William Plummer was born in about 1835 in Shottisham, Norfolk England to parents William Plummer Sr, and Mary Plummer (Maiden name currently unknown) Not much is known regarding William’s childhood. On November 1, 1859 he married Martha Flood in Norfolk, England. They went on to have 12 children: William, Laura, Maria, James, John, Ruth, George, Benjamin, Ellen, Ethel, Alice, and Daisy. William supported a rather large family as a butler. In England wealthy and even some middle class families had servants. The butler was the most prestigious occupation among servants and was often considered a position of “respect”. Although the traditional role of butler was to tend to the wine cellar, they had many other responsibilities around the household and oversaw the Servant staff. Traditionally the butler and master had a solid relationship and friendship, and would often share a drink at the end of the evening. The butler was the most trusted of all household servants and carried the most responsibility. In many cases, entering a life of servitude was a decent opportunity for the working man in England due to the class system. Servants if placed in the correct household, had decent living accommodations not otherwise afforded to the common man. As with many instances in England at the time, a hierarchy even existed among servants with the roles of butler and coachman among the most prestigious.

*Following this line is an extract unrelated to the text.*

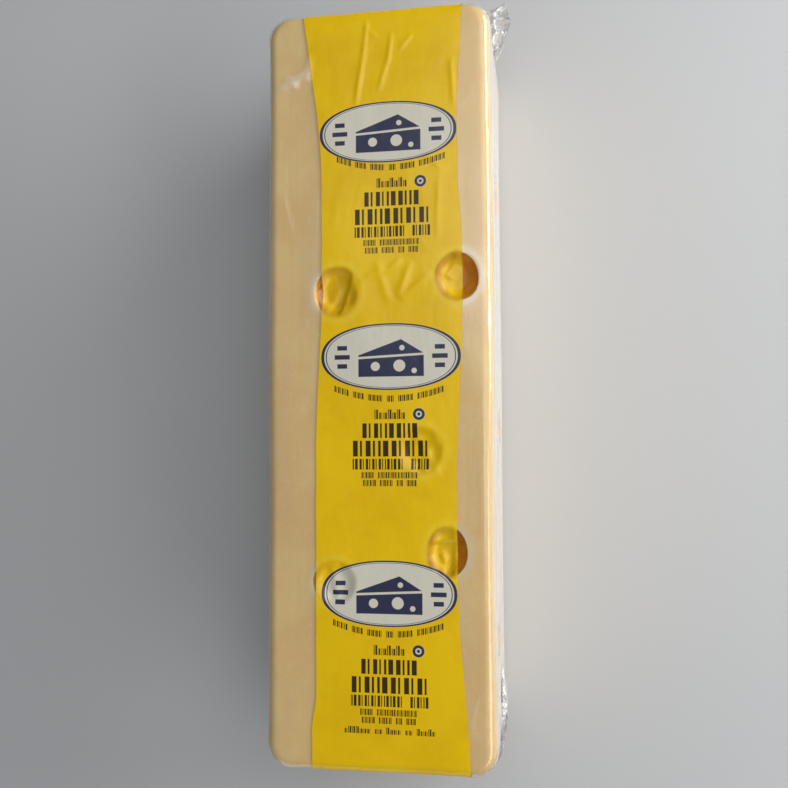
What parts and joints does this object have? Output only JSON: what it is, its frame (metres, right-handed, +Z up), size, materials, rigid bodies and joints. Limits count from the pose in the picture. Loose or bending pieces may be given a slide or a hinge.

According to the 1881 English Census, William Plummer and his family lived at The Priory on Parsonage lane in Lamberhurst The property was owned by Arthur M. Brookfield, a war hero, diplomat, and author. He was also a conservative politician who sat in the House of Commons from 1885 to 1903. My great-grandmother Daisy was born soon after the 1881 English Census was taken, in December 1882.
Pictured above the 1881 English Census featuring the Plummer family residing at The Priory in Lamberhurst, England.

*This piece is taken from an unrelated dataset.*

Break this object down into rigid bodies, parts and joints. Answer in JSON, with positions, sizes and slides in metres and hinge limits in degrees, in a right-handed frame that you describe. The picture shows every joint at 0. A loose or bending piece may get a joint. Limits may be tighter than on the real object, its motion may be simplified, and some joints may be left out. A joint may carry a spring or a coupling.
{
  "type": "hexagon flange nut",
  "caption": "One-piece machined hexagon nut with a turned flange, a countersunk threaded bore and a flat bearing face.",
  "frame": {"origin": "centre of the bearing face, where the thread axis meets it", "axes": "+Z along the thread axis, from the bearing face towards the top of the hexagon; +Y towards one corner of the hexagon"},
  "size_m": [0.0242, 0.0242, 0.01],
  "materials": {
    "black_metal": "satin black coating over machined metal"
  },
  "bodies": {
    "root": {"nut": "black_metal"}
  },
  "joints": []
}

Pictured above: My great-grandmother Daisy (and dog) with sister’s Alice, Ethel and Ruth posing in Tunbridge Wells, England
Pictured Below: Daisy with brother John Plummer
My Great Grandmother was close to her brother John and her sister’s. Even after immigrating with her husband Harry Long, an electrical engineer and family in 1925, she still visited England regularly. My Great Grandmother lived to be over 100 years-old and resided in Vermont during her later years and is said to be buried there. I remember her son Vincent (my grandfather) showing me a form letter from then president Ronald Reagan, congratulating his mother Daisy for living past the age of one hundred. Harry Long her husband passed away in 1946 from a heart attack while on their way to their vacation home in Putney, Vermont and is buried with his daughter Eva Long in Englewood, New Jersey.

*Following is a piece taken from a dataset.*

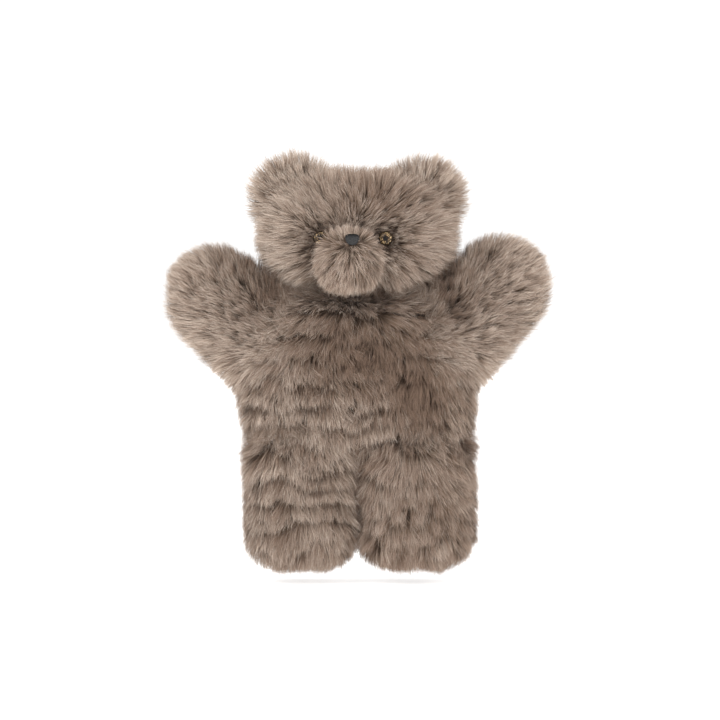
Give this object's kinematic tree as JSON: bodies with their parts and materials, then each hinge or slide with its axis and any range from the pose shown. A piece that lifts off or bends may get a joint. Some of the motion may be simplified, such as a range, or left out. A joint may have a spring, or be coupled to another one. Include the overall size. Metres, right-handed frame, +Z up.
{
  "type": "glove puppet",
  "caption": "Long-pile sheepskin bear glove puppet: lined hand pocket open at the back, finger sleeves in head and arms, jointed head, arms and legs.",
  "frame": {"origin": "middle of the hand opening, on the flat of the back, where a hand holds the puppet up", "axes": "+Z up along the body towards the head, -Y the way the bear looks, +X towards the bear's left side"},
  "size_m": [0.266, 0.086, 0.287],
  "materials": {
    "sheepskin": "long taupe wool pile, matt",
    "cotton": "plain woven cotton, matt",
    "fibrefill": "loose white polyester fill",
    "nose_leather": "slate leather, low sheen",
    "eye_amber": "clear amber over a dark pupil, glossy",
    "washer_plastic": "natural moulded plastic"
  },
  "bodies": {
    "torso": {"body_front_panel": "sheepskin", "body_back_panel": "sheepskin", "body_lining_front": "cotton", "body_lining_back": "cotton", "opening_hem": "cotton"},
    "neck": {"neck_seam_tape": "cotton"},
    "head": {"head_front_panel": "sheepskin", "head_back_panel": "sheepskin", "ear_left_front_panel": "sheepskin", "ear_left_back_panel": "sheepskin", "ear_right_front_panel": "sheepskin", "ear_right_back_panel": "sheepskin", "muzzle_panel": "sheepskin", "muzzle_stuffing": "fibrefill", "nose_patch": "nose_leather", "eye_left": "eye_amber", "eye_right": "eye_amber", "eye_washer_left": "washer_plastic", "eye_washer_right": "washer_plastic", "head_stuffing": "fibrefill", "head_finger_sleeve": "cotton"},
    "shoulder_left": {"armhole_left_seam_tape": "cotton"},
    "arm_left": {"arm_left_front_panel": "sheepskin", "arm_left_back_panel": "sheepskin", "arm_left_finger_sleeve": "cotton", "paw_left_stuffing": "fibrefill"},
    "shoulder_right": {"armhole_right_seam_tape": "cotton"},
    "arm_right": {"arm_right_front_panel": "sheepskin", "arm_right_back_panel": "sheepskin", "arm_right_finger_sleeve": "cotton", "paw_right_stuffing": "fibrefill"},
    "leg_left": {"leg_left_front_panel": "sheepskin", "leg_left_back_panel": "sheepskin", "leg_left_stuffing": "fibrefill"},
    "leg_right": {"leg_right_front_panel": "sheepskin", "leg_right_back_panel": "sheepskin", "leg_right_stuffing": "fibrefill"}
  },
  "joints": [
    {"name": "head_turn", "type": "hinge", "parent": "torso", "child": "neck", "pos_m": [0, -0.033, 0.066], "axis": [0, 0, 1], "range_deg": [-35, 35], "stiffness_Nm_per_rad": 0.25},
    {"name": "head_nod", "type": "hinge", "parent": "neck", "child": "head", "pos_m": [0, -0.033, 0.066], "axis": [1, 0, 0], "range_deg": [-15, 25], "stiffness_Nm_per_rad": 0.8},
    {"name": "arm_left_clap", "type": "hinge", "parent": "torso", "child": "shoulder_left", "pos_m": [0.06, -0.033, 0.041], "axis": [0, 0, -1], "range_deg": [-15, 60], "stiffness_Nm_per_rad": 0.25},
    {"name": "arm_left_lower", "type": "hinge", "parent": "shoulder_left", "child": "arm_left", "pos_m": [0.06, -0.033, 0.041], "axis": [0, 1, 0], "range_deg": [-12, 45], "stiffness_Nm_per_rad": 0.5},
    {"name": "arm_right_clap", "type": "hinge", "parent": "torso", "child": "shoulder_right", "pos_m": [-0.06, -0.033, 0.041], "axis": [0, 0, 1], "range_deg": [-15, 60], "stiffness_Nm_per_rad": 0.25},
    {"name": "arm_right_lower", "type": "hinge", "parent": "shoulder_right", "child": "arm_right", "pos_m": [-0.06, -0.033, 0.041], "axis": [0, -1, 0], "range_deg": [-12, 45], "stiffness_Nm_per_rad": 0.5},
    {"name": "leg_left_swing", "type": "hinge", "parent": "torso", "child": "leg_left", "pos_m": [0.041, -0.033, -0.064], "axis": [-1, 0, 0], "range_deg": [-20, 70], "stiffness_Nm_per_rad": 0.15},
    {"name": "leg_right_swing", "type": "hinge", "parent": "torso", "child": "leg_right", "pos_m": [-0.041, -0.033, -0.064], "axis": [-1, 0, 0], "range_deg": [-20, 70], "stiffness_Nm_per_rad": 0.15}
  ]
}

Pictured above: Harry Long and Daisy Long during happier times, pictured prior Harry’s death in 1946
Pictured Below: The only picture that exists of my great-grandmother Daisy (Plummer) Long and me.
Taken when I was 3 years-old in 1978 Vermont. I actually have some memory of this day.
What was your biggest family research break through? Have you had success researching your British ancestors? What was your greatest family discovery?
7 thoughts on “The Genealogy Series: The Plummer’s Of The Weald: A Butler And A Gentleman.”
Loved this! I lived near Norfolk in the early 1980’s. Loved the area. So interesting.
Thanks so much for your kind words and for stopping by and commenting! I have never been to this area but it looks beautiful!
This picture leaves me speechless, my friend. I’m so glad you have this memento of you and Daisy, and to have memories at 3 years old, she at 98, those years ago! So precious. What a great research project for you, my friend.
it is amazing that we actually met! I am glad too I have this picture! Thanks so much for stopping by and reading : )
Oh I just love the style of clothing in the photos! Everyone seemed so classy back then, it makes me think of my Grandmother.
I’ve not traced my own genealogy but the little bit I’ve done for work (cemeteries and mass graves, etc.) is so unbelievably fascinating! I think I could lose track of time in a big way.
I so get lost in it and it is easy to do. It is especially interesting when you discover family secrets like my 5x great grandfather had an illegitimate child before he was married with his wife’s sister! and this was in the early 1800’s! Stories like this keep me in the hunt for more info!
impressive – Old times will never replace – your story is valuable and important to the coming generation!!